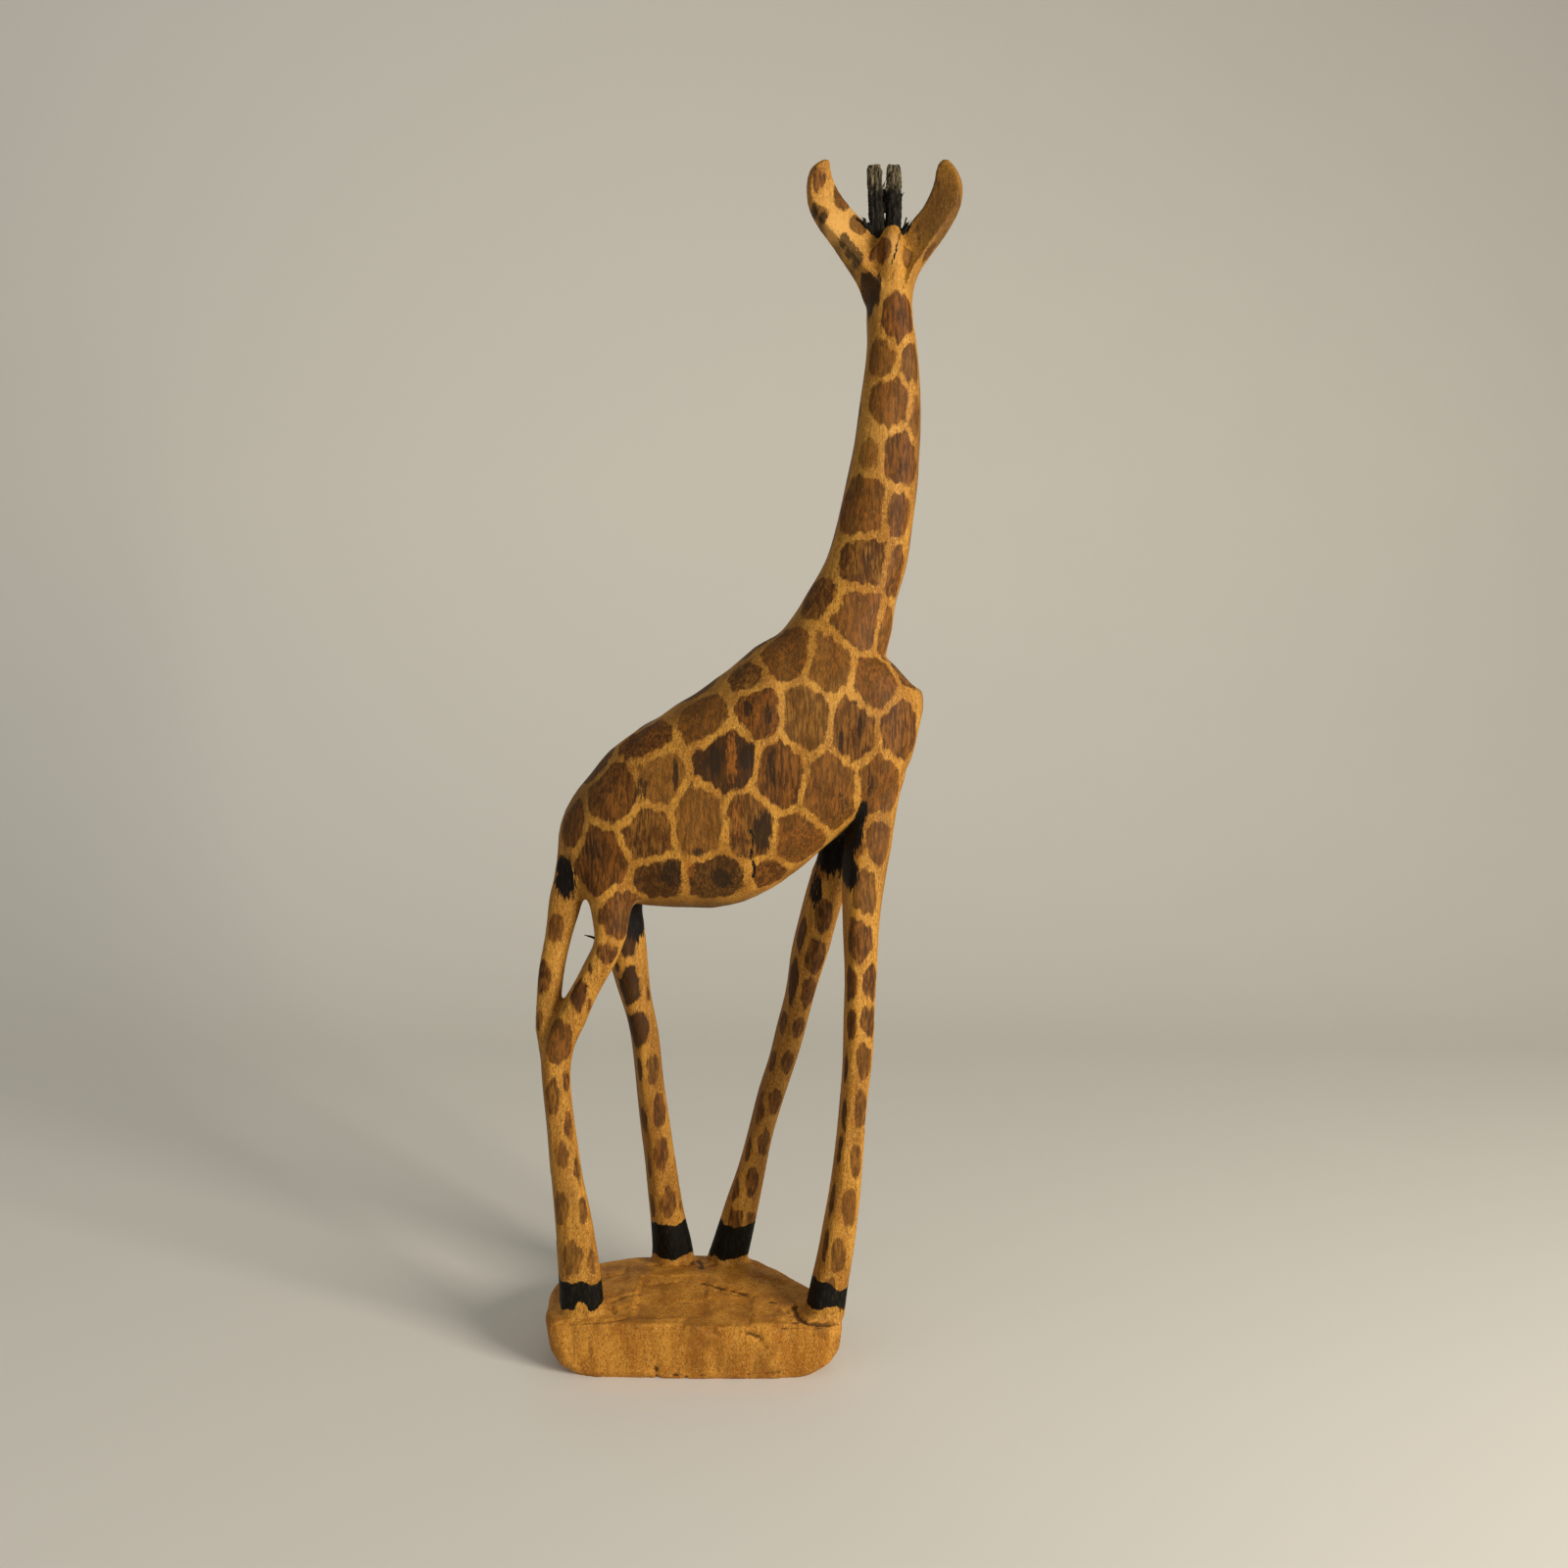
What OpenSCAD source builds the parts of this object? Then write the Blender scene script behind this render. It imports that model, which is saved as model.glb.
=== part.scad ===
// Carved wooden giraffe on a base, with its head turned to its left.
// Origin: on the underside of the base, about a millimetre from its centre. +X: the way the body faces.
// +Y: its left side, towards which the head is turned. +Z: up.
// Every place below is in the millimetres of a statue of design_h, and sized() brings it to statue_h.

/* [Statue] */
// Height from the underside of the base to the tips of the ears
statue_h = 305; // [240:5:380]

/* [Base] */
// Length of the base, along the body
base_l = 78; // [77:0.5:82]
// Depth of the base, across the body
base_d = 38; // [38:1:44]
// Height of the base at its front edge
base_h = 15; // [12:0.5:17]
// Rise of the crowned top above that edge
crown_rise = 2; // [1:0.5:4]

/* [Body] */
// Thickness of the barrel, across the body
barrel_t = 30; // [27:1:33]
// Thickness of the neck just under the head, across the body
neck_t = 13; // [12:0.5:14]

/* [Legs] */
// Thickness of a leg above its hoof, across the body
leg_t = 9; // [8:0.5:10]
// Distance of the right feet from the origin, across the body
right_stance = 12; // [11:0.5:13]
// Distance of the left feet from the origin, across the body
left_stance = 13.5; // [13:0.5:14.5]
// Height of the black paint on the right hooves
right_hoof_h = 9; // [6:0.5:12]
// Height of the black paint on the left hooves
left_hoof_h = 10; // [6:0.5:12]

/* [Head] */
// Length of the head from its back to the tip of the muzzle
head_l = 31; // [28:1:34]
// Thickness of an ear, half way up
ear_t = 8; // [7:0.5:9]
// Thickness of a horn
horn_t = 3.8; // [3:0.2:4.2]

/* [Hidden] */

design_h = 305;
lip_h = 0.8;
body_sides = 36;
limb_sides = 24;
small_sides = 16;
// Rings in each stretch between two stations
fine = 4;
coarse = 3;
// Power of the superellipse sections: 2 is an ellipse, and a higher power has squarer corners
round_power = 2.3;
whittled_power = 3;
// Larger than any part, for the blocks that cut one part from another
beyond = 200;

// ---------- Points of the carving, as [place along the loft, two edges or centre, ...] ----------

// Rim of the base seen from above, anticlockwise from the front right corner, as fractions of its half sizes
base_rim = [
    [0.97, -0.85], [0.98, -0.6], [0.9, -0.3], [0.77, 0], [0.58, 0.42], [0.42, 0.75], [0.25, 0.95], [0, 1],
    [-0.35, 0.95], [-0.66, 0.8], [-0.9, 0.5], [-1, 0.1], [-1, -0.4], [-0.96, -0.8],
    [-0.83, -0.93], [-0.42, -0.97], [0, -1], [0.4, -1], [0.82, -0.97]
];
// Walls of the base as [share of the base height, share of the rim's length, share of its depth]
base_walls = [
    [0, 0.77, 0.9], [0.06, 0.85, 0.94], [0.2, 0.93, 0.97], [0.45, 0.985, 0.99], [0.8, 1, 1],
    [0.95, 0.995, 0.99]
];
// Centre of the base's rim
base_x = 0.75;
base_y = -1;
// Share of the base's length at which the crown would die out along it, and the turn of its arc across it
crown_reach = 0.62;
crown_turn = 150;
// Rings of the crowned top, as shares of the rim's size
base_top_rings = [0.96, 0.88, 0.7, 0.5, 0.3, 0.12];

// Barrel as [x, underside z, back z, half thickness as a share of the barrel's, power of its section]
torso_stations = [
    [-34.5, 130, 137.5, 0.22, 2.2], [-32, 127, 145, 0.48, 2.2], [-26, 123.5, 153.5, 0.74, 2.2],
    [-17, 120.5, 163, 0.9, 2.3], [-4, 119, 171, 0.98, 2.3], [10, 119.5, 180.5, 1, 2.3],
    [20, 123.5, 188.5, 0.98, 2.4], [30, 131, 190, 0.94, 2.8], [40, 140, 189, 0.9, 3.3],
    [50, 147, 183.5, 0.8, 3.2], [56, 157, 177, 0.56, 3], [59, 168, 175, 0.28, 2.6],
    [59.5, 170, 173, 0.12, 2.4]
];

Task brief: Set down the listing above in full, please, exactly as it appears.

Exercise answer:
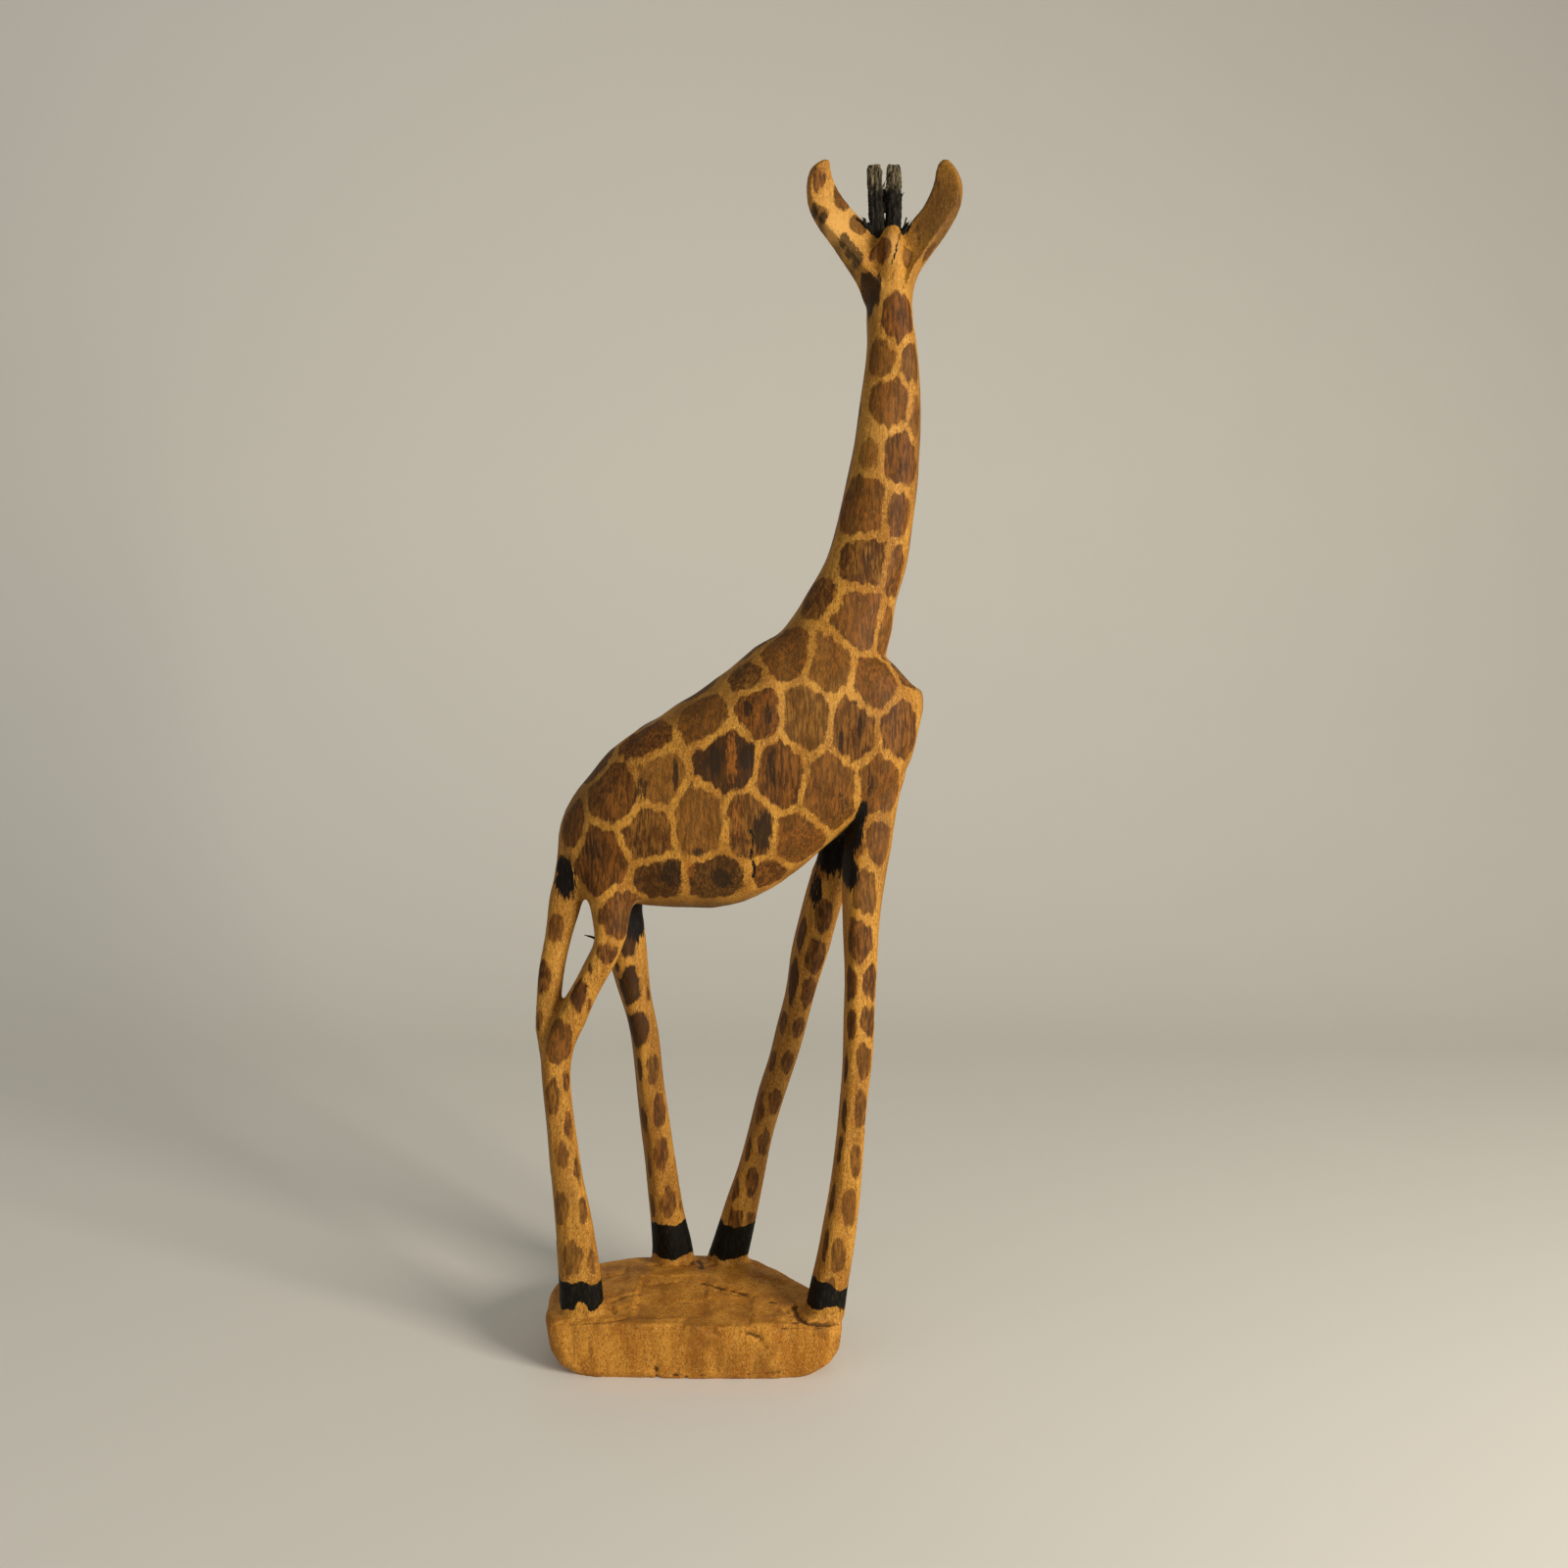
What OpenSCAD source builds the parts of this object? Then write the Blender scene script behind this render. It imports that model, which is saved as model.glb.
=== part.scad ===
// Carved wooden giraffe on a base, with its head turned to its left.
// Origin: on the underside of the base, about a millimetre from its centre. +X: the way the body faces.
// +Y: its left side, towards which the head is turned. +Z: up.
// Every place below is in the millimetres of a statue of design_h, and sized() brings it to statue_h.

/* [Statue] */
// Height from the underside of the base to the tips of the ears
statue_h = 305; // [240:5:380]

/* [Base] */
// Length of the base, along the body
base_l = 78; // [77:0.5:82]
// Depth of the base, across the body
base_d = 38; // [38:1:44]
// Height of the base at its front edge
base_h = 15; // [12:0.5:17]
// Rise of the crowned top above that edge
crown_rise = 2; // [1:0.5:4]

/* [Body] */
// Thickness of the barrel, across the body
barrel_t = 30; // [27:1:33]
// Thickness of the neck just under the head, across the body
neck_t = 13; // [12:0.5:14]

/* [Legs] */
// Thickness of a leg above its hoof, across the body
leg_t = 9; // [8:0.5:10]
// Distance of the right feet from the origin, across the body
right_stance = 12; // [11:0.5:13]
// Distance of the left feet from the origin, across the body
left_stance = 13.5; // [13:0.5:14.5]
// Height of the black paint on the right hooves
right_hoof_h = 9; // [6:0.5:12]
// Height of the black paint on the left hooves
left_hoof_h = 10; // [6:0.5:12]

/* [Head] */
// Length of the head from its back to the tip of the muzzle
head_l = 31; // [28:1:34]
// Thickness of an ear, half way up
ear_t = 8; // [7:0.5:9]
// Thickness of a horn
horn_t = 3.8; // [3:0.2:4.2]

/* [Hidden] */

design_h = 305;
lip_h = 0.8;
body_sides = 36;
limb_sides = 24;
small_sides = 16;
// Rings in each stretch between two stations
fine = 4;
coarse = 3;
// Power of the superellipse sections: 2 is an ellipse, and a higher power has squarer corners
round_power = 2.3;
whittled_power = 3;
// Larger than any part, for the blocks that cut one part from another
beyond = 200;

// ---------- Points of the carving, as [place along the loft, two edges or centre, ...] ----------

// Rim of the base seen from above, anticlockwise from the front right corner, as fractions of its half sizes
base_rim = [
    [0.97, -0.85], [0.98, -0.6], [0.9, -0.3], [0.77, 0], [0.58, 0.42], [0.42, 0.75], [0.25, 0.95], [0, 1],
    [-0.35, 0.95], [-0.66, 0.8], [-0.9, 0.5], [-1, 0.1], [-1, -0.4], [-0.96, -0.8],
    [-0.83, -0.93], [-0.42, -0.97], [0, -1], [0.4, -1], [0.82, -0.97]
];
// Walls of the base as [share of the base height, share of the rim's length, share of its depth]
base_walls = [
    [0, 0.77, 0.9], [0.06, 0.85, 0.94], [0.2, 0.93, 0.97], [0.45, 0.985, 0.99], [0.8, 1, 1],
    [0.95, 0.995, 0.99]
];
// Centre of the base's rim
base_x = 0.75;
base_y = -1;
// Share of the base's length at which the crown would die out along it, and the turn of its arc across it
crown_reach = 0.62;
crown_turn = 150;
// Rings of the crowned top, as shares of the rim's size
base_top_rings = [0.96, 0.88, 0.7, 0.5, 0.3, 0.12];

// Barrel as [x, underside z, back z, half thickness as a share of the barrel's, power of its section]
torso_stations = [
    [-34.5, 130, 137.5, 0.22, 2.2], [-32, 127, 145, 0.48, 2.2], [-26, 123.5, 153.5, 0.74, 2.2],
    [-17, 120.5, 163, 0.9, 2.3], [-4, 119, 171, 0.98, 2.3], [10, 119.5, 180.5, 1, 2.3],
    [20, 123.5, 188.5, 0.98, 2.4], [30, 131, 190, 0.94, 2.8], [40, 140, 189, 0.9, 3.3],
    [50, 147, 183.5, 0.8, 3.2], [56, 157, 177, 0.56, 3], [59, 168, 175, 0.28, 2.6],
    [59.5, 170, 173, 0.12, 2.4]
];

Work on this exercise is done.